Run evaluations in the UI
Last updated
Was this helpful?
Last updated
Was this helpful?
This guide will show you how to setup an online evaluation in the Arize UI, which runs on your data automatically as your LLM application is used. You can setup LLM as a judge evaluators or code evaluators, which run in a python container against your data.
Follow this guide to setup code evaluations. The setup is quite similar to LLM evaluations.
Navigate to the tasks page and click "new task".
Choose which traces you want to evaluate, and how often you want to run it. You can run it once to fill historical data, or you can run it continuously against new data.
Task Name: Choose a unique name for the task, which will be displayed on the Task Listing Page.
Project: Select the project where this task will be used to label traces with evaluation labels.
Sampling Rate: Define the sampling rate to determine what percentage of the incoming data will be used for the task. For instance, setting it to 50% means the task will run on half of the incoming traces.
Filters: Apply specific filters to ensure you're tagging the right data. For example, you can filter for LLM spans or use criteria like token count or input value.
Schedule Run: Choose how the task should operate, either running continuously on new data or as a one-time process on historical data. The options include:
Run once on historical data: Use this to backfill evaluation labels on past traces or to test the task. You can set a date range and specify the maximum number of spans.
Run continuously on new incoming data: This option sets the task to automatically label new data within 5 minutes of its arrival in the platform. The task will additionally label the past 24 hours of data.
Choose the LLM provider, model, and other parameters for your LLM evaluation.
Provider: Choose a provider for your LLM model, such as OpenAI or Vertex AI. Only models that have been configured on the integrations page will be available.
Model: From the drop-down list, select the specific model associated with your chosen provider.
Temperature: Set the temperature for the model, which controls the randomness of its outputs. Higher temperatures produce more varied and creative responses, while lower temperatures result in more deterministic outputs. For guidance on setting this value, refer to the model provider's API documentation.
Select one of our pre-built evaluators, or use copilot to write one on your behalf! You can also write your own evaluation template or write python code to evaluate your LLM outputs.
Select an Eval: From the drop-down menu, you can choose a pre-built evaluator. When selected, the Eval Column Name, Eval Template, and Output Rails fields will be automatically filled. These off-the-shelf evaluators have been thoroughly tested to ensure high performance at scale. If you need a more customized evaluation, you can modify the pre-populated template or create an entirely new one tailored to your application.
Eval Column Name: Provide a unique column name for the evaluator in plaintext. Ensure that this name is distinct from other evaluators across all tasks.

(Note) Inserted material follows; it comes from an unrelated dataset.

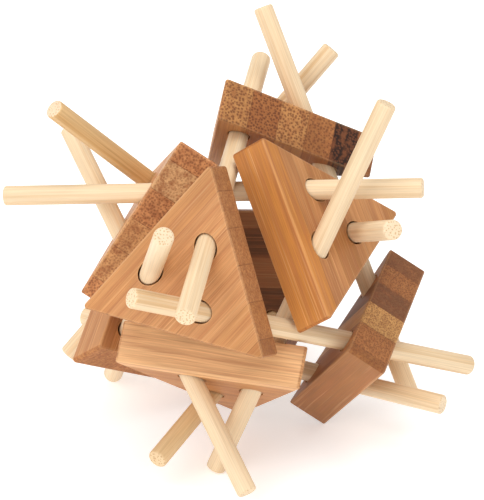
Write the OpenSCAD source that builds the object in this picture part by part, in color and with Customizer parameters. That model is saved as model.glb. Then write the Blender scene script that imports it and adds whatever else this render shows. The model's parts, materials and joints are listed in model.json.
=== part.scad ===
// Interlocking stick puzzle: eight thick triangular plates pinned together by twelve round sticks.
// Two identical frames share one centre. Each frame has four plates, which face the four corners
// of a tetrahedron, and six sticks, one for each pair of plates, which run slanting through both.
// The frames are a quarter turn apart. Where their sticks cross, the sticks of the outer frame
// pass just outside those of the inner frame, so neither frame can leave the other.

/* [Sticks] */
// Diameter of a stick
stick_d = 5; // [4.4:0.1:5.2]
// Length of a stick
stick_len = 106; // [96:1:114]
// Chamfer round both ends of a stick
stick_chamfer = 0.4; // [0.2:0.1:0.8]

/* [Frames] */
// Distance from the centre to the line of each stick of the inner frame
inner_reach = 24.5; // [24:0.1:26]
// Gap where a stick of the outer frame crosses one of the inner frame
crossing_gap = 0.25; // [0.2:0.05:0.5]

/* [Plates] */
// Side of the triangle between its sharp corners
plate_side = 48.6; // [44:0.2:50]
// Thickness of a plate
plate_t = 10.7; // [9:0.1:11.5]
// Radius that eases the three upright corners of a plate
plate_corner_r = 0.8; // [0.4:0.1:2]
// Diameter of the slanting holes, loose on the sticks
hole_d = 5.8; // [5.6:0.1:6]
// Slant of the holes from square to the plate, in degrees
hole_slant = 36.5; // [36:0.1:37]
// Distance from the plate's axis to its sticks at the throat, where they pass closest
throat_r = 6.5; // [6.3:0.1:6.7]
// Height of the throat above the middle of the plate
throat_h = 13.4; // [12.5:0.1:14]
// Turn of the corners past the first stick's throat point, in degrees
corner_turn = 66; // [64:1:68]

/* [How far each stick is pushed towards its first plate] */
// Outer frame, stick through the front and right plates
push_front_right = -3.8; // [-5:0.1:5]
// Outer frame, stick through the front and top plates
push_front_top = 2.7; // [-5:0.1:5]
// Outer frame, stick through the front and back plates
push_front_back = 1.4; // [-5:0.1:5]
// Outer frame, stick through the top and right plates
push_top_right = 7.1; // [-5:0.1:9]
// Outer frame, stick through the top and back plates
push_top_back = 2.5; // [-5:0.1:5]
// Outer frame, stick through the right and back plates
push_right_back = 0.4; // [-5:0.1:5]
// Inner frame, stick through the east and west plates
push_east_west = -4.7; // [-5:0.1:5]
// Inner frame, stick through the east and low plates
push_east_low = 8.4; // [0:0.1:9]
// Inner frame, stick through the east and far plates
push_east_far = -3.9; // [-5:0.1:5]
// Inner frame, stick through the west and low plates
push_west_low = -0.9; // [-5:0.1:5]
// Inner frame, stick through the west and far plates
push_west_far = 6.6; // [-5:0.1:9]
// Inner frame, stick through the low and far plates
push_low_far = -4.6; // [-5:0.1:5]

/* [Stance] */
// Turn of the whole puzzle about the upright, in degrees
facing = 25; // [0:1:60]

/* [Hidden] */
$fn = 64;

PLATE_TAN = [0.80, 0.58, 0.37];
STICK_CREAM = [0.94, 0.85, 0.68];

// Corners of the tetrahedron, by the names of the plates that face them in the outer frame
TOP = [1, 1, 1];
FRONT = [1, -1, -1];
RIGHT = [-1, 1, -1];
BACK = [-1, -1, 1];
// The same corners by the plates of the inner frame, before its quarter turn
EAST = TOP;
WEST = FRONT;
LOW = RIGHT;
FAR = BACK;
CORNERS = [TOP, FRONT, RIGHT, BACK];

// A frame is the distance from the centre to its sticks, and whether it has the quarter turn
INNER = [inner_reach, true];
OUTER = [inner_reach + stick_d + crossing_gap, false];

// A third of a turn, from each hole or corner of a plate to the next, in degrees
THIRD = 120;

function unit(v) = v / norm(v);

// The quarter turn about X that sets the inner frame across the outer one
function turned(frame, v) = frame[1] ? [v.x, v.z, -v.y] : v;

// Lean of a stick from the line between its two plates, so that it passes their axes at throat_r
function lean(reach) = asin(throat_r / sqrt(2 * (reach * reach - throat_r * throat_r)));

// Unit direction of the stick through plates a and b, pointing to a
function stick_dir(frame, a, b) =
    let (between = unit(a - b), outward = unit(a + b), tilt = lean(frame[0]))
    between * cos(tilt) + cross(outward, between) * sin(tilt);

// Point where the stick through plates a and b is nearest to the centre
function stick_mid(frame, a, b) = frame[0] * unit(a + b);

// Point of the stick through plates a and b that is nearest to the axis of plate a
function throat(frame, a, b) =
    let (axis = unit(a), along = stick_dir(frame, a, b), mid = stick_mid(frame, a, b))
    let (rise = along * axis)
    mid + along * ((mid * axis) * rise - mid * along) / (1 - rise * rise);

// The plate that names a plate's first stick: the first other corner in the list
function partner(a) = a == CORNERS[0] ? CORNERS[1] : CORNERS[0];

// Directions of a plate's own X, towards its first stick's throat point, and Z, outwards
function plate_z(a) = unit(a);
function plate_x(frame, a) =
    let (point = throat(frame, a, partner(a)), axis = unit(a))
    unit(point - (point * axis) * axis);

// Distance from the centre to the middle of a plate
function plate_dist(frame, a) = throat(frame, a, partner(a)) * unit(a) - throat_h;

// Middle of the arc at corner k of a plate, in the plate's own plane
corner_out = plate_side / sqrt(3) - 2 * plate_corner_r;
function corner_arc(k) =
    corner_out * [cos(corner_turn + THIRD * k), sin(corner_turn + THIRD * k)];

// A disc is [centre, unit axis, radius]. The discs below bound the plates and sticks
function plate_discs(frame, a) = [
    for (k = [0:2], side = [-1, 1])
        let (x = plate_x(frame, a), z = plate_z(a), arc = corner_arc(k))
        [turned(frame, arc.x * x + arc.y * cross(z, x)
            + (plate_dist(frame, a) + side * plate_t / 2) * z),
         turned(frame, z), plate_corner_r]
];
function stick_discs(frame, a, b, push) = [
    for (end = [-1, 1], rim = [[0, stick_chamfer], [stick_chamfer, 0]])
        let (along = stick_dir(frame, a, b))
        [turned(frame, stick_mid(frame, a, b) + (push + end * (stick_len / 2 - rim[1])) * along),
         turned(frame, along), stick_d / 2 - stick_chamfer + rim[1]]
];

// How far a disc reaches in direction u, and the point of its rim that reaches that far
function disc_reach(disc, u) =
    disc[0] * u + disc[2] * sqrt(max(0, 1 - pow(disc[1] * u, 2)));
function disc_point(disc, u) = disc[0] + disc[2] * unit(u - (u * disc[1]) * disc[1]);
function furthest(discs, u) =
    let (reaches = [for (disc = discs) disc_reach(disc, u)])
    disc_point(discs[search(max(reaches), reaches)[0]], u);

// The puzzle stands on three points: a corner of the right plate, a corner of the back plate
// and the rim of the stick through the east and low plates. Each pass finds the three points
// that lie lowest for one guess at the downward direction, and the plane through them
function settle(down, passes) =
    passes == 0 ? down :
    let (p = furthest(plate_discs(OUTER, RIGHT), down))
    let (q = furthest(plate_discs(OUTER, BACK), down))
    let (r = furthest(stick_discs(INNER, EAST, LOW, push_east_low), down))
    let (normal = unit(cross(q - p, r - p)))
    settle(normal * sign(normal * p), passes - 1);
UP = -settle([-1, 0, 0], 8);

// Level directions: AWAY runs from the front of the puzzle to its back, RIGHTWARD to its right
level_z = unit([0, 0, 1] - UP.z * UP);
AWAY = level_z * cos(facing) + cross(level_z, UP) * sin(facing);
RIGHTWARD = cross(AWAY, UP);

ALL_DISCS = concat(
    [for (a = CORNERS, disc = plate_discs(OUTER, a)) disc],
    [for (a = CORNERS, disc = plate_discs(INNER, a)) disc],
    stick_discs(OUTER, FRONT, RIGHT, push_front_right),
    stick_discs(OUTER, FRONT, TOP, push_front_top),
    stick_discs(OUTER, FRONT, BACK, push_front_back),
    stick_discs(OUTER, TOP, RIGHT, push_top_right),
    stick_discs(OUTER, TOP, BACK, push_top_back),
    stick_discs(OUTER, RIGHT, BACK, push_right_back),
    stick_discs(INNER, EAST, WEST, push_east_west),
    stick_discs(INNER, EAST, LOW, push_east_low),
    stick_discs(INNER, EAST, FAR, push_east_far),
    stick_discs(INNER, WEST, LOW, push_west_low),
    stick_discs(INNER, WEST, FAR, push_west_far),
    stick_discs(INNER, LOW, FAR, push_low_far)
);
function furthest_reach(u) = max([for (disc = ALL_DISCS) disc_reach(disc, u)]);
function box_middle(u) = (furthest_reach(u) - furthest_reach(-u)) / 2;

// From the puzzle's centre to the finished place: standing on Z = 0, centred on the Z axis
function stood(v) = [v * RIGHTWARD, v * AWAY, v * UP];
SHIFT = [-box_middle(RIGHTWARD), -box_middle(AWAY), furthest_reach(-UP)];

// Puts its children, drawn about their own origin, at point o with their axes along x and z
module placed(o, x, z) {
    ax = stood(x);
    az = stood(z);
    ay = cross(az, ax);
    at = stood(o) + SHIFT;
    multmatrix([for (i = [0:2]) [ax[i], ay[i], az[i], at[i]]]) children();
}

// Flat outline of a plate, with its three corners eased
module plate_outline() {
    polygon([for (k = [0:2], side = [-1, 1])
        let (a = corner_turn + THIRD * k, arc = corner_arc(k))
        arc + plate_corner_r * [cos(a + side * THIRD / 2), sin(a + side * THIRD / 2)]]);
    for (k = [0:2]) translate(corner_arc(k)) circle(plate_corner_r);
}

// A plate about its own middle: the slab, less three holes that slant the same way round
module plate_blank() {
    hole_len = 3 * plate_t;
    throat_slide = throat_h / cos(hole_slant);
    difference() {
        translate([0, 0, -plate_t / 2]) linear_extrude(plate_t) plate_outline();
        for (k = [0:2]) rotate(THIRD * k)
            translate([throat_r, 0, throat_h]) rotate([hole_slant, 0, 0])
            translate([0, 0, -throat_slide]) cylinder(d = hole_d, h = hole_len, center = true);
    }
}

module plate(frame, a) {
    color(PLATE_TAN)
    placed(turned(frame, plate_dist(frame, a) * plate_z(a)),
        turned(frame, plate_x(frame, a)), turned(frame, plate_z(a)))
    plate_blank();
}

// A stick about its own middle: a round rod with a small chamfer at each end
module stick_blank() {
    r = stick_d / 2;
    half = stick_len / 2;
    rotate_extrude() polygon([
        [0, -half], [r - stick_chamfer, -half], [r, -half + stick_chamfer],
        [r, half - stick_chamfer], [r - stick_chamfer, half], [0, half]
    ]);
}

module stick(frame, a, b, push) {
    along = stick_dir(frame, a, b);
    color(STICK_CREAM)
    placed(turned(frame, stick_mid(frame, a, b) + push * along),
        turned(frame, unit(a + b)), turned(frame, along))
    stick_blank();
}

module outer_front_plate() { plate(OUTER, FRONT); }
module outer_top_plate() { plate(OUTER, TOP); }
module outer_right_plate() { plate(OUTER, RIGHT); }
module outer_back_plate() { plate(OUTER, BACK); }
module inner_east_plate() { plate(INNER, EAST); }
module inner_west_plate() { plate(INNER, WEST); }
module inner_low_plate() { plate(INNER, LOW); }
module inner_far_plate() { plate(INNER, FAR); }
module outer_stick_front_right() { stick(OUTER, FRONT, RIGHT, push_front_right); }
module outer_stick_front_top() { stick(OUTER, FRONT, TOP, push_front_top); }
module outer_stick_front_back() { stick(OUTER, FRONT, BACK, push_front_back); }
module outer_stick_top_right() { stick(OUTER, TOP, RIGHT, push_top_right); }
module outer_stick_top_back() { stick(OUTER, TOP, BACK, push_top_back); }
module outer_stick_right_back() { stick(OUTER, RIGHT, BACK, push_right_back); }
module inner_stick_east_west() { stick(INNER, EAST, WEST, push_east_west); }
module inner_stick_east_low() { stick(INNER, EAST, LOW, push_east_low); }
module inner_stick_east_far() { stick(INNER, EAST, FAR, push_east_far); }
module inner_stick_west_low() { stick(INNER, WEST, LOW, push_west_low); }
module inner_stick_west_far() { stick(INNER, WEST, FAR, push_west_far); }
module inner_stick_low_far() { stick(INNER, LOW, FAR, push_low_far); }

outer_front_plate();
outer_top_plate();
outer_right_plate();
outer_back_plate();
inner_east_plate();
inner_west_plate();
inner_low_plate();
inner_far_plate();
outer_stick_front_right();
outer_stick_front_top();
outer_stick_front_back();
outer_stick_top_right();
outer_stick_top_back();
outer_stick_right_back();
inner_stick_east_west();
inner_stick_east_low();
inner_stick_east_far();
inner_stick_west_low();
inner_stick_west_far();
inner_stick_low_far();
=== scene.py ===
import json
import math
import random

import bmesh
import bpy
from mathutils import Matrix, Vector


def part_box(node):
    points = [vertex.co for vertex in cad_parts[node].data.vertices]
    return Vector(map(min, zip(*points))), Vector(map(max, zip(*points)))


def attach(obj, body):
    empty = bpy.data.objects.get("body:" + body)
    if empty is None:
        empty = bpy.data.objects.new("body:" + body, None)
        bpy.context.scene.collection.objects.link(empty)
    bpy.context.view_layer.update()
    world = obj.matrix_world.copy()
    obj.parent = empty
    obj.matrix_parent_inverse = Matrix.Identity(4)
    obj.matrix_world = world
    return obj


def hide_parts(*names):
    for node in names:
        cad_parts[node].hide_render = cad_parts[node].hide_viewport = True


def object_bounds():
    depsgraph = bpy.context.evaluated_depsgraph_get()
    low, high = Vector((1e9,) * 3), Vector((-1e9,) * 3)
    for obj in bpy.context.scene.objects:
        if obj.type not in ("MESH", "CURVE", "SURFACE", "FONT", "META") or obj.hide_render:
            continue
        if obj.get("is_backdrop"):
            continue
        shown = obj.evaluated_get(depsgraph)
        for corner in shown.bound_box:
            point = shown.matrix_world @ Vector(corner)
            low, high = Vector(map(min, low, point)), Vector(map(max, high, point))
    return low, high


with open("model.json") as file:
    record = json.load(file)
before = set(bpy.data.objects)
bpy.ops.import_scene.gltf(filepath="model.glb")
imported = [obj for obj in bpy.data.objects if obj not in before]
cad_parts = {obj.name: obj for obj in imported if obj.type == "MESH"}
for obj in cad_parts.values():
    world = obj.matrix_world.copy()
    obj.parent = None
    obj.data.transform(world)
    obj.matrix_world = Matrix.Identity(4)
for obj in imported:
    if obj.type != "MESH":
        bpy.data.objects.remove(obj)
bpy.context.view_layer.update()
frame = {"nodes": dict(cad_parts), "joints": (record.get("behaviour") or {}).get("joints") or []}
MM = 0.001


# ---------------------------------------------------------------------------------------------
# THE LINES OF THE TWELVE STICKS
# Each stick runs slanting through two plates. Its slide in the record gives the way it points,
# towards the plate named first, and the middle of its box is the middle of the stick.

STICKS = {}
for slide in frame["joints"]:
    node = slide["child"]
    low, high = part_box(node)
    STICKS[node] = ((low + high) / 2, Vector(slide["axis"]).normalized())


# ---------------------------------------------------------------------------------------------
# THE PLATES
# Eight equal triangles, sawn from board that is glued up from steamed bamboo strips set side by
# side. The corners are eased on a belt sander, the edges are broken by hand, and three holes
# are drilled at a slant, all leaning the same way round.

plate_side = 48.6 * MM
plate_thick = 10.7 * MM
plate_corner_r = 0.8 * MM
plate_edge_r = 0.35 * MM
hole_r = 2.9 * MM
hole_slant = math.radians(36.5)
throat_r = 6.5 * MM
throat_h = 13.4 * MM
# how far a plate's first corner lies from its first hole, going round the plate's axis
corner_turn = math.radians(66)
THIRD = math.tau / 3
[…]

Eval Template: Write an LLM template that will guide the LLM in evaluating the data. Use bracket notation to reference specific dataframe fields, such as {attributes.llm.input_messages.0.message.content}
, which follow the openinference semantic conventions for organizing LLM calls. The task will use this template to run the llm_classify function from Phoenix under the hood.

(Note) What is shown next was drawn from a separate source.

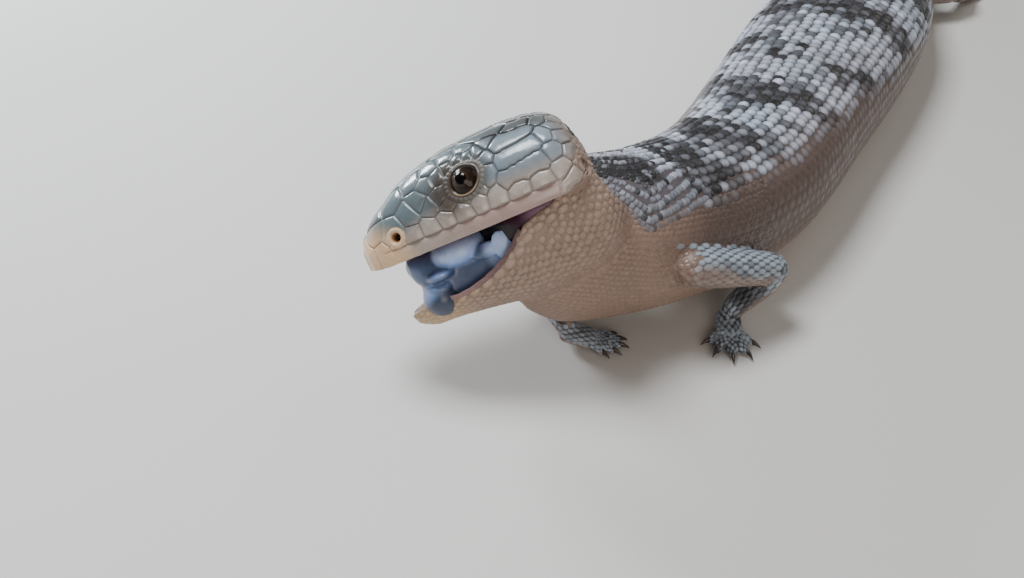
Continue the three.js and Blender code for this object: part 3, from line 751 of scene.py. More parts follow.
def throat_look(scales, station, turn, size, pitch):
    """Fine flat scales over the throat, chest and lower neck."""
    root = body_point(station, turn)
    low = from_crest(station, turn) - border_at(station) > 0
    station, turn, size, root = (v[low] for v in (station, turn, size, root))
    forward = body_frame(station)[1]
    down = from_crest(station, turn)
    face = mix(THROAT, FLANK, smoothstep(3.0, 4.4, station) * smoothstep(118, 84, down))
    face = face * (1 + 0.03 * random.normal(0, 1, len(root)) + 0.07 * noise(root, 9, 12))[:, None]
    place = unwrap_body(station, turn)
    # The rim colour, face * 0.84, is painted shade between the scales
    scales.add(root, -forward, pitch * 1.5, size * 1.15, 0.17, face, face * 0.84, place, 0.4, 0.6)


coat, laid = [], []


def add_coat(name, form, lay):
    scales = Scales(name, form)
    lay(scales)
    coat.append(scales.build())
    laid.append(scales.laid)


BODY_COAT = [  # name, plate, look and bands, each a first and last station, a number of columns and a pitch
    ("neck_scales", PLAIN_PLATE, neck_look, [(0.2, 4.3, 62, 1.15)]),
    ("throat_scales", PLAIN_PLATE, throat_look, [(0.2, 5.0, 92, 1.5)]),
    ("shoulder_scales", FINE_PLATE, trunk_look, [(4.2, 6.6, 44, 3.0)]),
    ("trunk_scales", FINE_PLATE, trunk_look, [(6.6, 8.7, 44, 3.25)]),
    ("rump_scales", FINE_PLATE, trunk_look, [(8.7, 11.0, 42, 3.5)]),
    ("tail_scales", FINE_PLATE, trunk_look, [
        (11.0, 12.4, 30, 3.5), (12.4, 13.8, 24, 3.3), (13.8, 15.0, 18, 3.0), (15.0, 16.0, 12, 2.6),
        (16.0, 17, 8, 2.1),
    ]),
]
for name, form, look, bands in BODY_COAT:
    add_coat(name, form, lambda scales: [body_rows(scales, *band, look) for band in bands])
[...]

Output Rails: Define an array of strings representing the possible output classes the model can predict. If there are two options, the first value will be mapped to 1
, and the second will be mapped to 0
, which allows for aggregate scoring. If more than two output rails are provided, aggregate scores will not be available.
Generate Explanations: Set this to True
if you want the LLM Judge to provide explanations for the labels it assigns. For example, it can explain why it labeled an LLM output as a "hallucination" or "factual."
Function Calling: Set this to True
to enable function calling, if the feature is available for the selected LLM. With function calling, the LLM is instructed to return its output as a structured JSON object, making it easier to parse and handle. This setting corresponds to the parameter use_function_calling_if_available
in the llm_classify API.
Once your task is successfully created, a green pop-up notification will appear! Navigate to the tracing page to view the evaluation labels generated by your newly created task.
Need help creating an eval? Use ✨Copilot to easily generate your evaluation template. Simply click the Copilot button within the task modal, and describe the evaluation you want to create or its goals. Copilot will handle the rest—naming the evaluation, generating a prompt with the necessary variables, and including the appropriate guardrails.